Seychelles has opened a three-day national workshop aimed at tightening the country’s human rights reporting machinery ahead of its next United Nations review, with officials and international partners framing the exercise as both a test of institutional discipline and a wider effort to show that a small island state can meet demanding global obligations. The working session of the Seychelles Human Rights Treaty Reporting Committee began on Tuesday, 7 April, at the Savoy Seychelles Resort and Spa, focusing on the Universal Periodic Review and treaty body reporting.

The timing is significant. Seychelles is due to be examined under the fourth cycle of the Universal Periodic Review on 8 May 2026 in Geneva, and the country has already submitted its national report for that process. Officials presenting the workshop said the meeting is intended not only to prepare for that scrutiny but also to strengthen the state’s longer-term ability to file reports on schedule, follow up recommendations and reduce a backlog that has shadowed its human rights reporting record.

Ambassador Cillia Mangroo, representing Seychelles’ mission in Geneva, used the opening session to cast human rights reporting as more than a diplomatic formality. According to the official account of the event, she said the national report drew on broad institutional input and was meant to reflect conditions on the ground as well as responses to recommendations from the previous UPR cycle. She also pointed to a familiar constraint for smaller administrations: limited technical capacity, uneven coordination across ministries and the difficulty of keeping to reporting deadlines while handling domestic policy pressures.

That capacity problem sits at the centre of the exercise. The Commonwealth Secretariat’s human rights adviser, Phumlani Dlamini, said Seychelles’ submission of its fourth-cycle UPR report signalled political commitment, but he also acknowledged that reporting to international mechanisms is a challenge for governments everywhere and especially for small states that must spread limited expertise across several conventions, ministries and data systems. The workshop is being run by the Ministry of Foreign Affairs and the Diaspora with support from the Commonwealth Secretariat and Seychelles’ Geneva mission, underscoring how external technical backing is becoming part of the reporting model for smaller jurisdictions.

For Seychelles, the institutional story predates this week’s meeting.
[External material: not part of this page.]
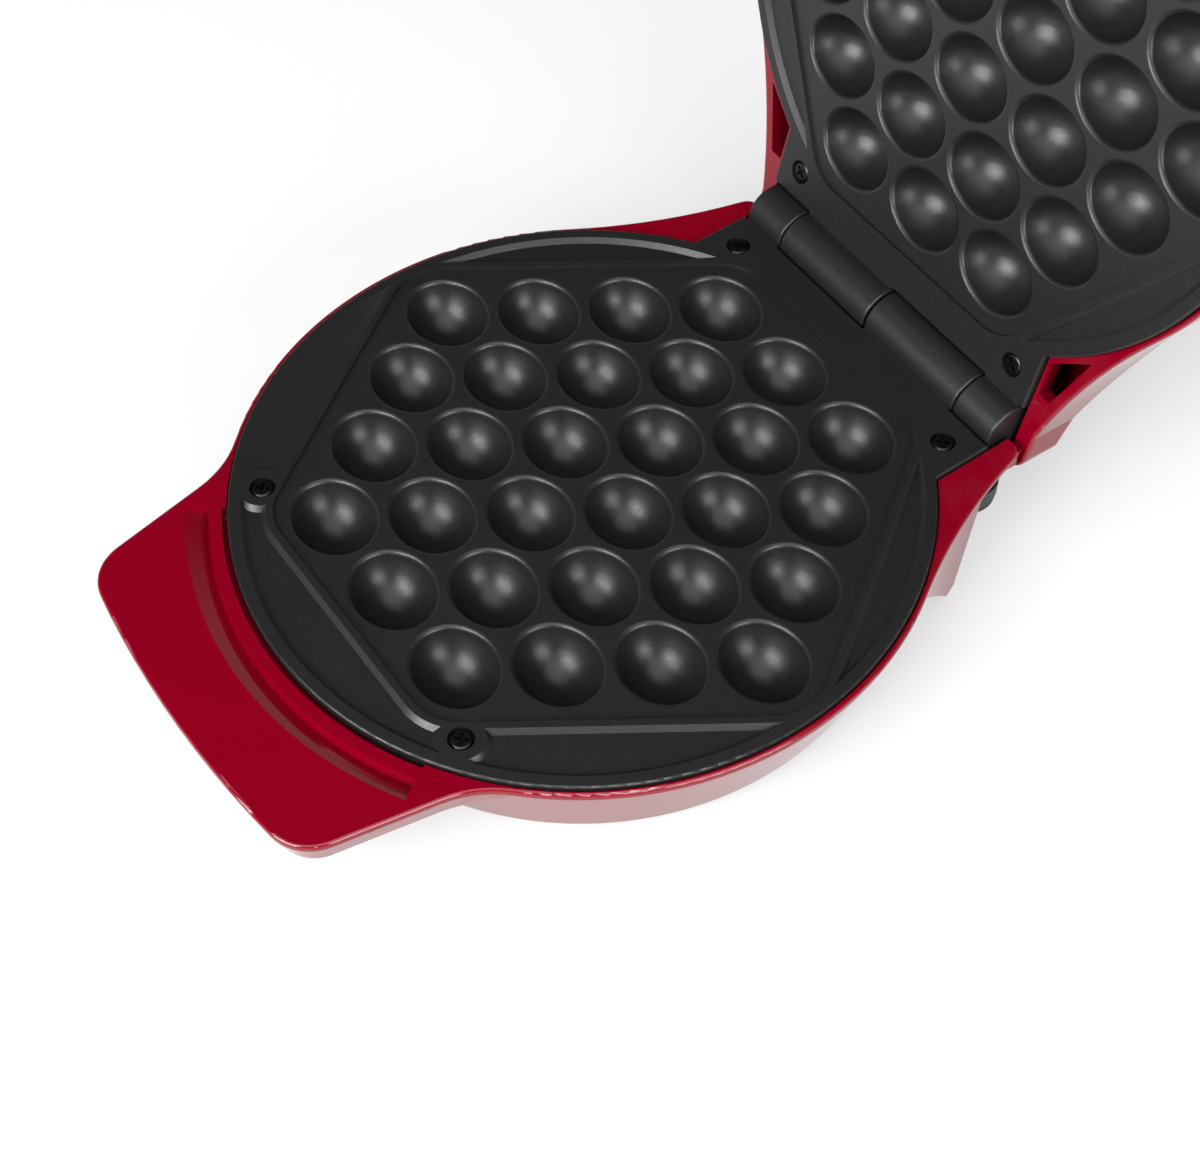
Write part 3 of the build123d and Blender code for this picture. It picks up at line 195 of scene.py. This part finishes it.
# Stainless tube, straw-tinted by its own heat
ELEMENT_TUBE = Finish("heat_tinted_stainless_tube", "#7C7266", 0.36, metallic=1.0, grain_mm=0.6,
                      relief_mm=0.008, tone_spread=0.22, blotch_mm=9.0)
# Compression-moulded phenolic: chocolate brown with the fine mottle of its wood-flour filler
PHENOLIC = Finish("pressed_brown_phenolic", "#3A2A20", 0.42, ior=1.6, grain_mm=0.5, tone_spread=0.18,
                  blotch_mm=1.5)
# Steatite pressed dry and fired unglazed: chalky off-white
STEATITE = Finish("fired_unglazed_steatite", "#E6E2D8", 0.62, ior=1.6, grain_mm=0.4, relief_mm=0.02,
                  tone_spread=0.04)
# Sleeve braided from glass yarn: off-white and rough, with lumps as wide as a yarn, 0.5 mm
GLASS_BRAID = Finish("braided_glass_sleeve", "#D8D2C4", 0.7, ior=1.55, grain_mm=0.5, relief_mm=0.08,
                     tone_spread=0.08, blotch_mm=1.0)
# Blown glass of the neon lamps: clear, with a faint warm tint
LAMP_GLASS = Finish("blown_lamp_glass", "#F4DEC8", 0.03, relief_mm=0.001, gloss_spread=0.01, transmission=0.9)
# Moulded acrylic lens caps: tinted, smooth, half clear
RED_LENS = Finish("clear_red_acrylic", "#C81420", 0.06, ior=1.49, relief_mm=0.001, gloss_spread=0.01,
                  transmission=0.55)
GREEN_LENS = Finish("clear_green_acrylic", "#1FA04A", 0.06, ior=1.49, relief_mm=0.001, gloss_spread=0.01,
                    transmission=0.55)


# Which finish each node wears
DRESSED_NODES = {
    RED_GLOSS: ("base_housing", "lid_housing"),
    CASTING_COAT: ("base_cooking_plate", "lid_cooking_plate"),
    BLACK_MOULDING: ("base_bottom_cover", "cable_gland", "cable_gland_nut", "lamp_holder"),
    RUBBER: ("front_feet", "rear_feet"),
    BLACK_SCREW: ("base_plate_screws", "lid_plate_screws", "bottom_cover_screws"),
    ZINC_STEEL: ("hinge_pin", "base_element_clamps", "base_clamp_screws", "base_shield_screws",
                 "lid_element_clamps", "lid_clamp_screws", "lid_shield_screws"),
    MILL_SHEET: ("base_heat_shield", "lid_heat_shield"),
    ELEMENT_TUBE: ("base_heating_element", "lid_heating_element"),
    PHENOLIC: ("thermostat",),
    STEATITE: ("terminal_block", "base_thermal_fuse", "lid_thermal_fuse"),
    GLASS_BRAID: ("base_wiring", "lid_wiring"),
    LAMP_GLASS: ("indicator_lamps",),
    RED_LENS: ("power_lens",),
    GREEN_LENS: ("ready_lens",),
}


def dress_nodes() -> None:
    """Give every node the finish of its real material."""
    for finish, names in DRESSED_NODES.items():
        for name in names:
            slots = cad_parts[name].data.materials
            slots.clear()
            slots.append(finish.material())
            log.info("%s wears %s", name, finish.name)


# Studio


@dataclass(frozen=True)
class SoftBox:
    """A square lamp: where it stands round the object, its side and its power.

    The azimuth is in degrees from +X toward +Y, and the elevation in degrees above the floor.
    """

    name: str
    azimuth: float
    elevation: float
    side_m: float
    watts: float

    def stand(self, aim: Vector, distance_m: float) -> None:
        """Stand the lamp and turn it to the object.

        Args:
            aim: the point that its direction is measured from.
            distance_m: how far it stands from that point.
        """
        data = bpy.data.lights.new(self.name, "AREA")
        data.shape = "SQUARE"
        data.size = self.side_m
        data.energy = self.watts
        lamp = bpy.data.objects.new(self.name, data)
        bpy.context.scene.collection.objects.link(lamp)
        turn = math.radians(self.azimuth)
        lift = math.radians(self.elevation)
        way = Vector((math.cos(turn) * math.cos(lift), math.sin(turn) * math.cos(lift), math.sin(lift)))
        lamp.location = aim + way * distance_m
        lamp.rotation_mode = "QUATERNION"
        lamp.rotation_quaternion = (-way).to_track_quat("-Z", "Y")


@dataclass
class Studio:
    """The photograph's camera, a white floor, pale walls and three soft boxes.

    The camera's right, down and ahead are its own axes, and axis_pixel is where it looks straight ahead
    in the photograph.
    """

    eye_mm: tuple[float, float, float] = (322.34, -245.40, 520.93)
    right: tuple[float, float, float] = (0.58603, 0.81029, 0.00222)
    down: tuple[float, float, float] = (0.64804, -0.46704, -0.60160)
    ahead: tuple[float, float, float] = (-0.48643, 0.35399, -0.79880)
    image_width: float = 1200.0
    image_height: float = 1152.0
    focal_pixels: float = 2209.6
    axis_pixel: tuple[float, float] = (638.3, 542.4)
    sensor_mm: float = 36.0
    nearest_m: float = 0.01
    farthest_m: float = 20.0
    floor_span_mm: float = 6000.0
    floor_paint: str = "#8E8E8E"
    floor_glow: float = 0.5
    wall_fades_from: float = 0.35
    wall_fades_to: float = 0.6
    wall_level: float = 0.5
    ceiling_level: float = 0.02
    lamp_aim_mm: tuple[float, float, float] = (0.0, 0.0, 80.0)
    lamp_distance_m: float = 1.6
    soft_boxes: tuple[SoftBox, ...] = (
        SoftBox("left_box", azimuth=-82.0, elevation=27.0, side_m=1.0, watts=58.0),
        SoftBox("right_box", azimuth=-2.0, elevation=15.0, side_m=1.0, watts=38.0),
        SoftBox("overhead_box", azimuth=-36.0, elevation=71.0, side_m=1.7, watts=27.0),
    )

    def build(self) -> None:
        """Make the camera, the floor and the light."""
        self.camera()
        self.floor()
        self.sky()
        self.lamps()

    def camera(self) -> None:
        """Set the camera where the photograph was taken from."""
        data = bpy.data.cameras.new("camera")
        data.sensor_fit = "AUTO"
        data.sensor_width = self.sensor_mm
        data.lens = self.focal_pixels * self.sensor_mm / self.image_width
        data.shift_x = (self.image_width / 2 - self.axis_pixel[0]) / self.image_width
        data.shift_y = (self.axis_pixel[1] - self.image_height / 2) / self.image_width
        data.clip_start = self.nearest_m
        data.clip_end = self.farthest_m
        camera = bpy.data.objects.new("camera", data)
        bpy.context.scene.collection.objects.link(camera)
        turned = Matrix([Vector(self.right), -Vector(self.down), -Vector(self.ahead)]).transposed()
        camera.matrix_world = Matrix.Translation(Vector(self.eye_mm) * MM) @ turned.to_4x4()
        bpy.context.scene.camera = camera

    def floor(self) -> None:
        """Lay a floor that looks white and keeps the object's shadow."""
        bpy.ops.object.select_all(action="DESELECT")
        bpy.ops.mesh.primitive_plane_add(size=self.floor_span_mm * MM)
        floor = bpy.context.object
        floor.name = "floor"
        made = bpy.data.materials.new("painted_sweep")
        made.use_nodes = True
        tree = made.node_tree
        tree.nodes.clear()
        paint = add_node(tree, "ShaderNodeBsdfDiffuse", {"Color": linear(self.floor_paint)})
        glow = add_node(tree, "ShaderNodeEmission",
                        {"Color": WHITE, "Strength": self.seen(tree, self.floor_glow)})
        both = add_node(tree, "ShaderNodeAddShader", {0: paint.outputs["BSDF"], 1: glow.outputs["Emission"]})
        add_node(tree, "ShaderNodeOutputMaterial", {"Surface": both.outputs["Shader"]})
        floor.data.materials.append(made)

    def seen(self, tree: bpy.types.NodeTree, strength: float) -> bpy.types.NodeSocket:
        """Return a strength that only looking, mirroring and looking through see.

        Args:
            tree: the node tree.
            strength: the value for those rays; every other ray gets none.
        """
        path = add_node(tree, "ShaderNodeLightPath", {})
        mirror = add_node(tree, "ShaderNodeMath",
                          {0: path.outputs["Is Camera Ray"], 1: path.outputs["Is Glossy Ray"]},
                          operation="MAXIMUM")
        glass = add_node(tree, "ShaderNodeMath",
                         {0: mirror.outputs["Value"], 1: path.outputs["Is Transmission Ray"]},
                         operation="MAXIMUM")
        level = add_node(tree, "ShaderNodeMath", {0: glass.outputs["Value"], 1: strength},
                         operation="MULTIPLY")
        return level.outputs["Value"]

    def sky(self) -> None:
        """Surround the object with a studio whose walls are pale and whose ceiling is dark."""
        world = bpy.data.worlds.new("studio")
        world.use_nodes = True
        tree = world.node_tree
        tree.nodes.clear()
        place = add_node(tree, "ShaderNodeTexCoord", {})
        height = add_node(tree, "ShaderNodeSeparateXYZ", {"Vector": place.outputs["Generated"]})
        level = add_node(tree, "ShaderNodeMapRange",
                         {"Value": height.outputs["Z"],
                          "From Min": self.wall_fades_from, "From Max": self.wall_fades_to,
                          "To Min": self.wall_level, "To Max": self.ceiling_level},
                         interpolation_type="SMOOTHSTEP")
        glow = add_node(tree, "ShaderNodeBackground", {"Color": WHITE, "Strength": level.outputs["Result"]})
        add_node(tree, "ShaderNodeOutputWorld", {"Surface": glow.outputs["Background"]})
        bpy.context.scene.world = world

    def lamps(self) -> None:
        """Stand a soft box on either side of the camera, and a wide one overhead."""
        for soft_box in self.soft_boxes:
            soft_box.stand(Vector(self.lamp_aim_mm) * MM, self.lamp_distance_m)


def main() -> None:
    """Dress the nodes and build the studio."""
    logging.basicConfig(level=logging.INFO, format="%(message)s")
    bpy.context.scene.view_settings.view_transform = "Standard"
    dress_nodes()
    Studio().build()


if __name__ == "__main__":
    main()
The Seychelles Human Rights Commission said in its 2023 annual report that a Cabinet decision in March 2023 allocated treaty responsibilities to specific ministries, departments and agencies and approved the creation of a Human Rights Treaty Reporting Committee. The commission argued that the move should help the country clear outstanding reports and improve compliance with obligations to treaty bodies. That same report showed that the mechanism was still being set up later in 2023, illustrating why this week’s workshop matters as a practical test of whether the committee can move from paper design to coordinated delivery.
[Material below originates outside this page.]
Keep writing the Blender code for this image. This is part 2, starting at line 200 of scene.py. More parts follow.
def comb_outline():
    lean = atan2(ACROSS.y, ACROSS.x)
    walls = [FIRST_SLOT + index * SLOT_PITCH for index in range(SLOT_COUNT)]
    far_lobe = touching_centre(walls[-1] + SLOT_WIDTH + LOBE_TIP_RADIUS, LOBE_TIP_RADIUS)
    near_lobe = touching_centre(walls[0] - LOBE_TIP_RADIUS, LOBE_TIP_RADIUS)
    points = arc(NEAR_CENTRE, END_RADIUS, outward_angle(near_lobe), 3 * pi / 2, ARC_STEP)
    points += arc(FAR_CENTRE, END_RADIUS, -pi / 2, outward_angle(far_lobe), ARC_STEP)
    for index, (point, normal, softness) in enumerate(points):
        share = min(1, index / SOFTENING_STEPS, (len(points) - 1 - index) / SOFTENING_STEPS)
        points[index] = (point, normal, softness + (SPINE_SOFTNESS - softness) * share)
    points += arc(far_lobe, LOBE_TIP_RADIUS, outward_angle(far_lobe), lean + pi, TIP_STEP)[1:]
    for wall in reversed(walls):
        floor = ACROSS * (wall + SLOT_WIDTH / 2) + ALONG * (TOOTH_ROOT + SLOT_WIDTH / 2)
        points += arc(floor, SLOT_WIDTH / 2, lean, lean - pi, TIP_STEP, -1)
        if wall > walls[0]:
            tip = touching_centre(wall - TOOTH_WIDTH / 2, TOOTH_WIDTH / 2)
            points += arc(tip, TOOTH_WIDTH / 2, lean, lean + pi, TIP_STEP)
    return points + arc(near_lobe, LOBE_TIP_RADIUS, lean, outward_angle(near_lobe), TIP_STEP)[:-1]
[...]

The official agenda suggests the government is trying to do more than prepare talking points for Geneva. Organisers said discussions would cover best practice in implementation, reporting and follow-up, while also identifying overdue submissions and drafting responses linked to the Human Rights Committee under the International Covenant on Civil and Political Rights. That indicates a shift towards building a standing national mechanism rather than relying on ad hoc bursts of activity before each review. For countries with limited bureaucratic depth, that distinction can determine whether international recommendations shape domestic policy or remain largely procedural exercises.

Seychelles enters the review with a mixed but notable record. Officials at the workshop said the country is party to all nine core international human rights treaties, a point often used to show formal alignment with the global system. At the same time, UN-linked material tied to the fourth-cycle review indicates Seychelles still has several overdue treaty body reports even as it works to improve compliance. That contrast helps explain the emphasis on follow-up structures, data collection and inter-agency cooperation: ratification builds the framework, but reporting discipline is what gives that framework credibility.

The broader policy landscape is also likely to shape how the May review unfolds. Material associated with the current UPR cycle points to reforms and pending issues that are already on the table, including implementation of the Domestic Violence Act, progress on the Sexual Offences Bill, media-related safeguards and wider questions around institutional effectiveness. Stakeholder submissions have also highlighted prison-related concerns and the treatment of detainees, showing that the review will reach beyond formal reporting processes into harder questions about enforcement, resources and accountability.